2階の素敵なゲストルームで、眠る。アジア風のしつらえ。シャワーもトイレもすぐ隣にある。時差ぼけに備えて、早く寝る。
寝ていると、誰かが到着した。となりの部屋に寝るらしい。一昨年、クロアチアで会った、ブラスタだ。なんか、懐かしい親戚のような勢いで、トイレの前で熱烈挨拶。

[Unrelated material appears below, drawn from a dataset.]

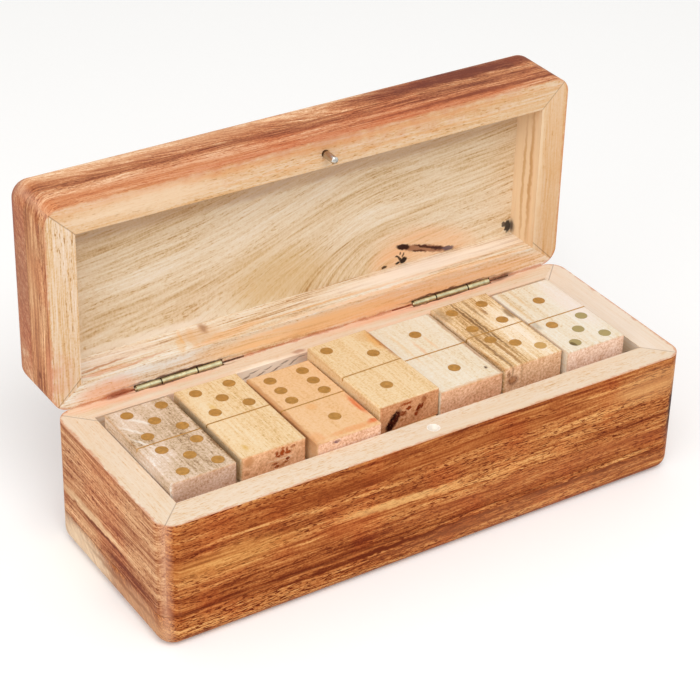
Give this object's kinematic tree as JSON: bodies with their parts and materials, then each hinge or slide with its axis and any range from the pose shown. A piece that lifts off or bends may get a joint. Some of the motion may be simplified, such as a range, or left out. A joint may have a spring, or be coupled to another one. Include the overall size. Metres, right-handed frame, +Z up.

この家は(翌日に聞いたことだけど)、インディアンスタイルと言うのだそうだ。200年くらい前に、貧しいスペイン人たちが、一攫千金を夢見て、キューバに渡り、稼いできて、帰ってきて、作った家のスタイルらしい。カタルーニャには時々あるらしい。特にこの家は、レストラン兼ホテルとして作られた。近くに、いい水のあるところがあるから。だけれど、ビジネスは失敗で、長い事、ほったらかされていた。20年前に、デニスたちが、安くで買い、長い日々をかけて、改修して住んだ。フリーハウスと呼んでいて、いつも、誰か泊まりに来ている。特に、女性が泊まりに来ているようだ。家をなくしたとか、いろいろな理由で、次のステップに進むまで、この家にいる、といううような。デニスが育った家もそういう家だったそうで、自然にここもそうなったと。ベッドルームはいくつあるのかな、6個くらいはあると思う。庭には、様々な植物。オレンジも桜もある。イングリッシュガーデンだ。犬は二匹、大小。猫は3匹。若い白いのが2匹と、年寄りでおデブなのが1匹。私から見るとほとんど夢のような家。